FYI, I would not drive the pins at a calculated 20mA. Stay safe with a 15mA calculation, hook to VIN so you get to use larger more common perhaps resistor values, and ensure you use 5V tolerant Digital pins (all except D2 is 5V tolerant).
One important thing to note, VIN has a diode between the actual USB 5V and VIN… so in practice you get about a 0.2V drop there.
Now follow me on my crazy thought process… you will learn how to find the right values to work with.
Blue and Green LEDs
4.8 - 3.5 = 1.3V (drop across the resistor)
1.3 / 0.015 = 86.66666 ohms (bah… not a good resistor)
Let’s use 100 ohm resistor since it’s common and see what that does to the current.
1.3V / 100 = 0.013A (13mA) … I’d say that’s an acceptable compromise.
Red LED
4.8 - 2.0 = 2.8V
2.8V / 0.013 = 215.3 ohms (hmm, let’s do our trick again and find a close value)
220 is really close, BUT since we are using 100 ohms already, just use two of them in series for 200 ohms…

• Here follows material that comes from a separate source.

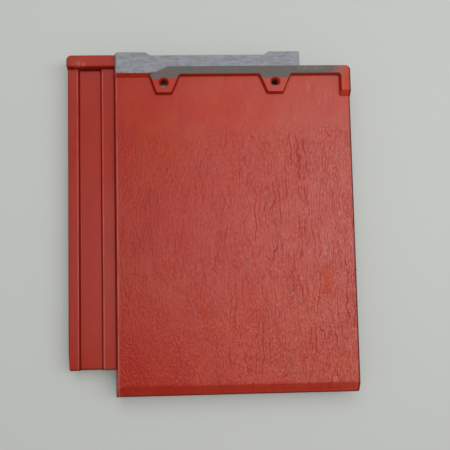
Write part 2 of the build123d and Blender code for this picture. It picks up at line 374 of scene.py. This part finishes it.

2.8 / 200 = 0.014A (14mA) sweet… you’ll never see the difference…
Now technically you’d want to hook each LED color up to PWM so you have total control over how bright each one is… and get that perfect color, or maybe create the perfect rainbow generator. Unfortunately there’s only two 5V tolerant PWM outputs (D0, D1). So what you SHOULD do then, is hook up the LED to the output of something like a ULN2003 darlington array. Each output is capable of 500mA, and you can hook the input of the driver straight up to the 3.3V PWM outputs (A0, A1, A4, A5, A6, or A7). Now just recalculate things for 30mA of drive (max of the LED) and don’t forget to account for the ~1V drop of the darlington driver outputs.
4.8 - 1.0 - 3.5 = 0.3V
0.3V / 0.03mA = 10 ohms.
At this low of resistance, you will likely end up over driving the LED if you are not careful. Your best best is to create a more known and regulated voltage reference for your LED power, or reduce the voltage drop of the driver by using discrete MOSFET drivers. It’s just a little more work to wire up. Here’s a good thread discussing that: https://community.spark.io/t/wiring-to-drive-an-rgb-led-strip/3888
At the end of the day you might just want to control the on-board RGB LED and call it done!
Or use a NeoPixel
Also, if you want to play it really safe when starting your wiring, you should use 270 ohm resistors… because at this level you’ll never exceed 20mA on any pin if you accidentally short the other end of that resistor to GND.